LINDSAY: OK, we have time for one last question. Before I take it, I want to remind everybody that tonight’s discussion has been on the record. And, sir, you get the last question.

Q: Hi. My name’s Charles McLaughlin, from Censeo Consulting.

And I wanted to ask how you think about, or what your advice is, on how we should think about sort of time horizons of sort of the synthesis that you’re offering and some of the—some of the predictions of how things are developing. In your view, sort of, when you make those, how long are you making them for?

SEGAL: Yeah.

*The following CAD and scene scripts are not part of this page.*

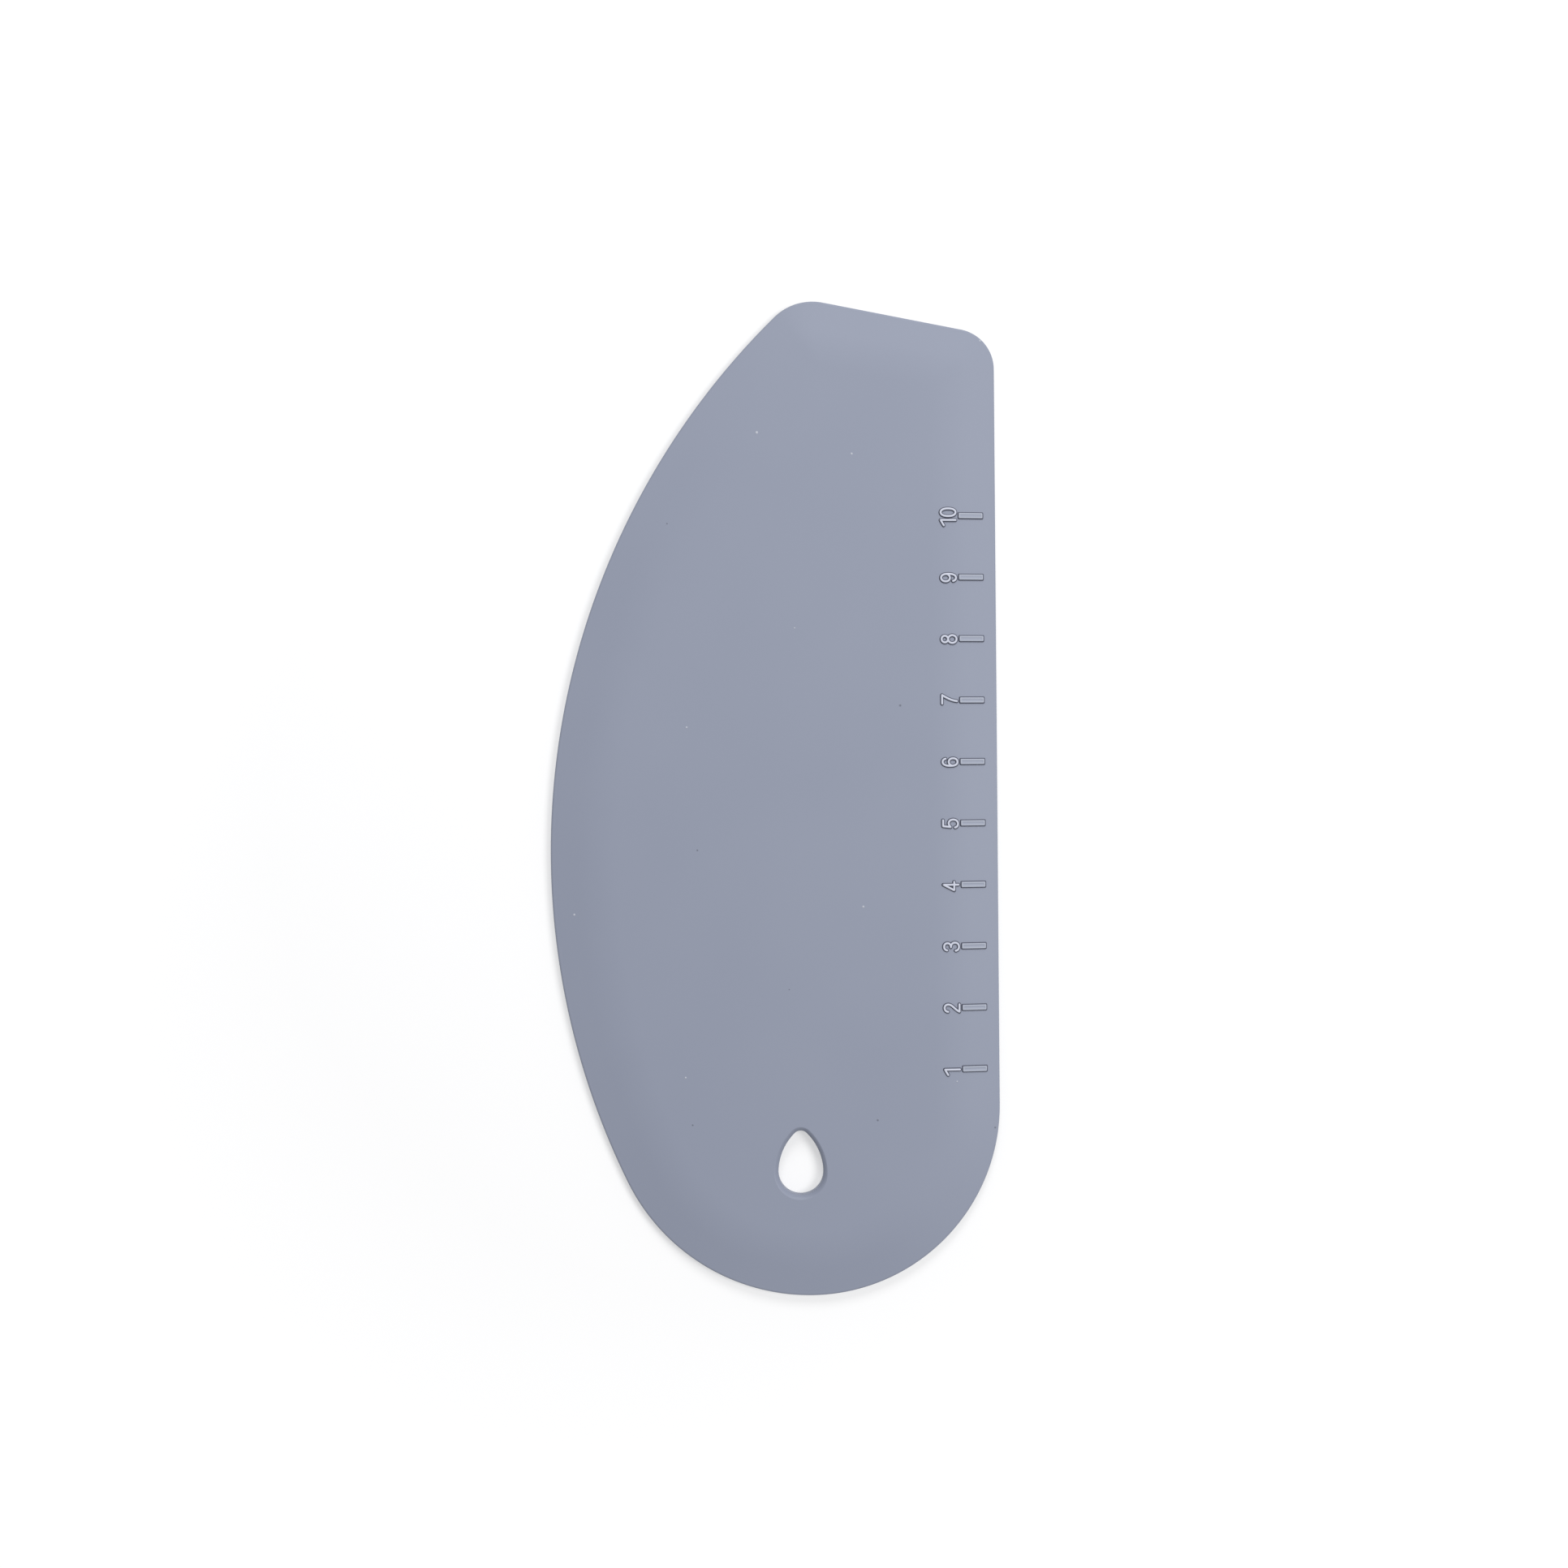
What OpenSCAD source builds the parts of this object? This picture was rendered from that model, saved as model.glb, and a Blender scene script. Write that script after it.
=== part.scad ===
// Bowl scraper: a thin steel core between two silicone skins, with one straight
// scraping edge, one long curved edge, a rounded foot and a slanted top.
// X runs across the blade towards the straight edge, Y runs up to the slanted top,
// and Z is up from the face that the scraper rests on.

/* [Blade] */
// Length from the rounded foot to the highest point of the slanted top
blade_len = 175.26; // [150:0.5:205]
// Width from the curved side to the straight edge
blade_w = 78.85; // [68:0.25:92]
// Thickness of the flat middle
land_t = 3.2; // [2.6:0.1:5]
// Thickness of the lip at the edge
lip_t = 0.9; // [0.6:0.05:1.3]
// Width of the tapered band from the edge to the flat middle
band_w = 11.5; // [8:0.5:14]
// Share of the band that is a plain bevel before it eases into the flat middle
bevel_share = 0.4; // [0.1:0.05:0.8]

/* [Outline] */
// Radius of the foot on the straight edge's side
nose_r = 33.5; // [27:0.5:38]
// Radius of the foot on the curved side
heel_r = 35.8; // [28:0.5:42]
// Distance from the top's highest point to the straight edge
top_w = 32; // [27:0.5:38]
// Fall of the slanted top, in degrees
top_slope = 11.5; // [6:0.5:18]
// Radius of the corner between the curved side and the slanted top
left_corner_r = 9.6; // [5:0.2:14]
// Radius of the corner between the slanted top and the straight edge
right_corner_r = 7.2; // [4:0.2:12]
// Radius left where the flat middle's own corners turn
crease_r = 1.5; // [0.5:0.1:3]

/* [Hang hole] */
// Width of the egg-shaped hole
hole_w = 7.9; // [6.5:0.1:10]
// Length of the egg-shaped hole
hole_len = 11.3; // [10:0.1:14]
// Radius of the hole's narrow end
hole_tip_r = 1.5; // [1:0.1:2.2]
// Distance from the foot's edge to the hole
hole_edge = 17.9; // [16:0.2:24]
// Distance of the hole to the right of the blade's middle
hole_x = 4.25; // [-4:0.25:10]
// Radius of the hole's rounded rim
rim_r = 0.75; // [0.3:0.05:1]

/* [Ruler] */
// Number of marks beside the straight edge
mark_count = 10; // [4:1:10]
// Distance from one mark to the next
mark_pitch = 10.8; // [8:0.05:13]
// Height of the first mark above the foot
first_mark = 39.9; // [34:0.1:48]
// Length of a mark
mark_len = 4.5; // [3:0.05:6]
// Width of a mark
mark_w = 1.2; // [0.8:0.05:1.6]
// Height of a mark above the tapered band
mark_h = 0.3; // [0.2:0.05:0.5]
// Radius of a mark's corners
mark_corner_r = 0.25; // [0.2:0.05:0.4]
// Radius of the rounding along a mark's top edge
mark_edge_r = 0.12; // [0.05:0.01:0.15]
// Gap from the straight edge to the marks
mark_gap = 2.1; // [1.2:0.1:3]

/* [Steel core] */
// Thickness of the steel sheet
core_t = 0.5; // [0.3:0.05:0.8]
// Distance of the sheet's edge from the blade's edge
core_inset = 9.5; // [8:0.25:13]
// Corner radius of the sheet
core_corner_r = 4; // [2:0.25:8]
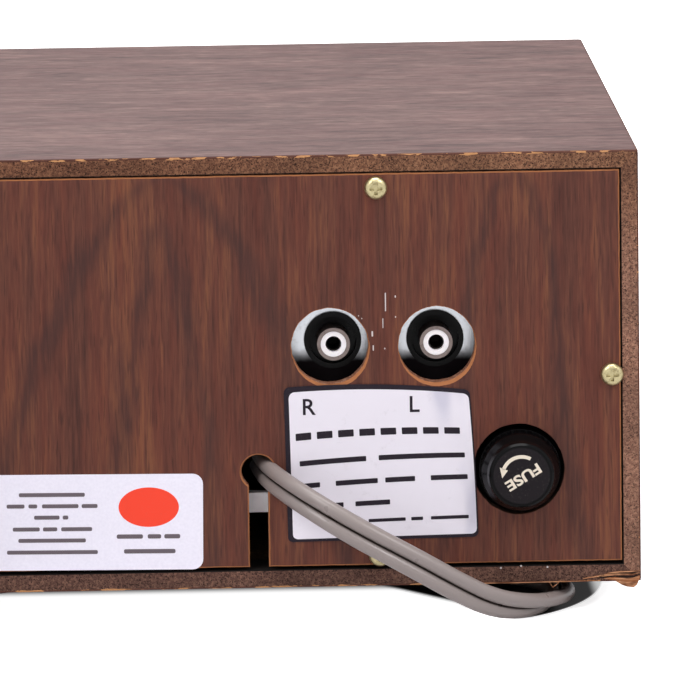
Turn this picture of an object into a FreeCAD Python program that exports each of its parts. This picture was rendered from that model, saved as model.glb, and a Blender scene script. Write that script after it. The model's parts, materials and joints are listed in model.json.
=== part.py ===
import FreeCAD, Part
import math
import os
from FreeCAD import Vector

# A compact home player for 8 track cartridges, in millimetres.
# X runs from left to right as seen from the front, Y from the front to the rear, Z up.
# The origin is on the floor, in the middle of the player's outline without its mains lead.

# ------------------------------------------------------------------ driving dimensions: cabinet
width = 300.0                 # cabinet, outside
depth = 230.0                 # cabinet, front edge to rear edge
height = 110.0                # cabinet, without its feet
board = 4.5                   # thickness of the cabinet's boards
arris = 0.6                   # rounding of the cabinet's long corners
panel_thickness = 4.5
panel_gap = 0.3               # round the back panel, at its top and ends
panel_gap_below = 0.9
panel_arris = 0.3             # broken edge of the panel and of its holes
block_section = 10.0          # glued blocks behind the panel's screws
block_length = 17.0

# Feet: pushed into the bottom board from below
foot_height = 8.0
foot_top_radius = 8.0
foot_bottom_radius = 6.6
foot_stem_radius = 2.5
foot_barb_radius = 3.4
foot_barb_height = 2.0
foot_inset = 21.0             # from the cabinet's end to a foot's centre
foot_setback = 52.0           # from the cabinet's front to a front foot's centre
foot_clear = 7.5              # from the deck's rear edge to a rear foot's centre

# Screws
panel_screw_head_radius = 2.9
panel_screw_head_height = 2.0
panel_screw_radius = 1.5
panel_screw_length = 12.0
panel_screw_below_top = 3.6   # from the panel's upper edge to a screw
panel_screw_above_base = 2.6  # from its lower edge
panel_screw_from_end = 2.2    # from its ends
panel_screw_inset = 66.0      # from the cabinet's end to the upper and lower screws
panel_screw_rise = 53.2       # from the cabinet's underside to the screws at its ends
fascia_screw_margin = 5.0     # from the fascia's edges to its screws
wood_screw_head_radius = 3.2
wood_screw_head_height = 2.1
wood_screw_radius = 1.6
wood_screw_length = 5.0

# Things on the rear, from the cabinet's left end and its underside
jack_inset = 51.1
jack_pitch = 25.9
jack_rise = 61.5
jack_hole_radius = 9.75
jack_hole_spread = 1.0        # the panel's holes are this much further apart than the jacks
fuse_inset = 30.5
fuse_rise = 29.2
fuse_hole_radius = 11.0
keyhole_inset = 96.5
keyhole_rise = 29.8
keyhole_radius = 4.35
keyhole_slot = 4.9
label_inset = 64.6
label_rise = 31.6
label_width = 48.0
label_height = 38.8
label_thickness = 0.3
label_corner = 2.6
sticker_inset = 143.2
sticker_rise = 18.2
sticker_width = 66.7
sticker_height = 25.4
sticker_thickness = 0.2
sticker_corner = 3.8

# Jacks and their plate
plate_setback = 10.9          # from the cabinet's rear to the plate's bright face
plate_thickness = 1.2
plate_margin = 12.0           # plate beyond the outer jack's and the fuse's centres
plate_leg = 14.0
plate_flange = 14.0
cup_flange_radius = 7.25
cup_flange = 0.7
cup_radius = 6.6
cup_depth = 6.0
dish_radius = 6.0
dish_depth = 2.6
shell_radius = 4.15
shell_bore = 3.25
shell_reach = 7.6             # shell in front of the plate
shell_tail_radius = 3.8
shell_tail = 9.0              # shell behind the plate's face
insulator_bore = 2.0
insulator_setback = 0.25
insulator_length = 12.0
contact_bore = 1.65
contact_depth = 9.0
contact_setback = 1.8
contact_length = 15.0

# Fuse
fuse_radius = 3.175
fuse_length = 31.8
fuse_clearance = 0.06
fuse_collar_radius = 10.3
fuse_collar_reach = 0.4       # collar beyond the cabinet's rear
fuse_body_radius = 6.2
fuse_wall = 2.5
cap_gap = 0.3
cap_skirt_radius = 10.2
cap_skirt = 4.2
cap_shoulder_radius = 8.6
cap_face_radius = 7.7
cap_bevel = 0.5
fuse_reach = 9.5              # cap's face beyond the cabinet's rear
cap_grip = 4.0                # fuse inside the cap
knurl_count = 36
knurl_radius = 0.35

# Front
fascia_recess = 8.0
fascia_thickness = 2.5
fit_gap = 0.3                 # between pieces that sit in one another
running_gap = 0.05            # round a shaft that turns or slides in its hole
knob_radius = 11.0
knob_length = 16.0
knob_gap = 0.8
knob_taper = 0.8
knob_flutes = 24
knob_flute_radius = 0.7
knob_pitch = 36.0
knob_inset = 32.0             # from the cabinet's left end to the first knob
knob_rise = 44.0              # from the cabinet's underside
shaft_radius = 3.0
shaft_in_knob = 11.0
pot_bushing_radius = 4.4
pot_radius = 8.5
pot_depth = 9.0
pot_nut_radius = 6.6
pot_nut = 2.0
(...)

If the book seems really relevant in 20 years, I will have really succeeded beyond my wildest expectations, in the sense of that technologically there could be numerous black swans that change the way that this space plays out, right? Quantum computing and quantum communications would be a big one. We could have some technological innovations that make the defense much, much stronger in cyberspace, and so that balance would totally shift, and then it just may become a much more traditional kind of space. So if we can have, you know, the 10th edition 10 years from now, that would be awesome. Five years from now, I suspect that some of the expectations about the technological playing field will seem a little wobbly. But you should still buy it now. (Laughter.) Definitely buy it now.

LINDSAY: I will note there are copies available in the back of the room. Let me just say, I think you had a sense of why we in the David Rockefeller Studies Program are very delighted to have Adam Segal as a member, and having him run our digital and cyber policy program. So please join me in thanking Adam. (Applause.)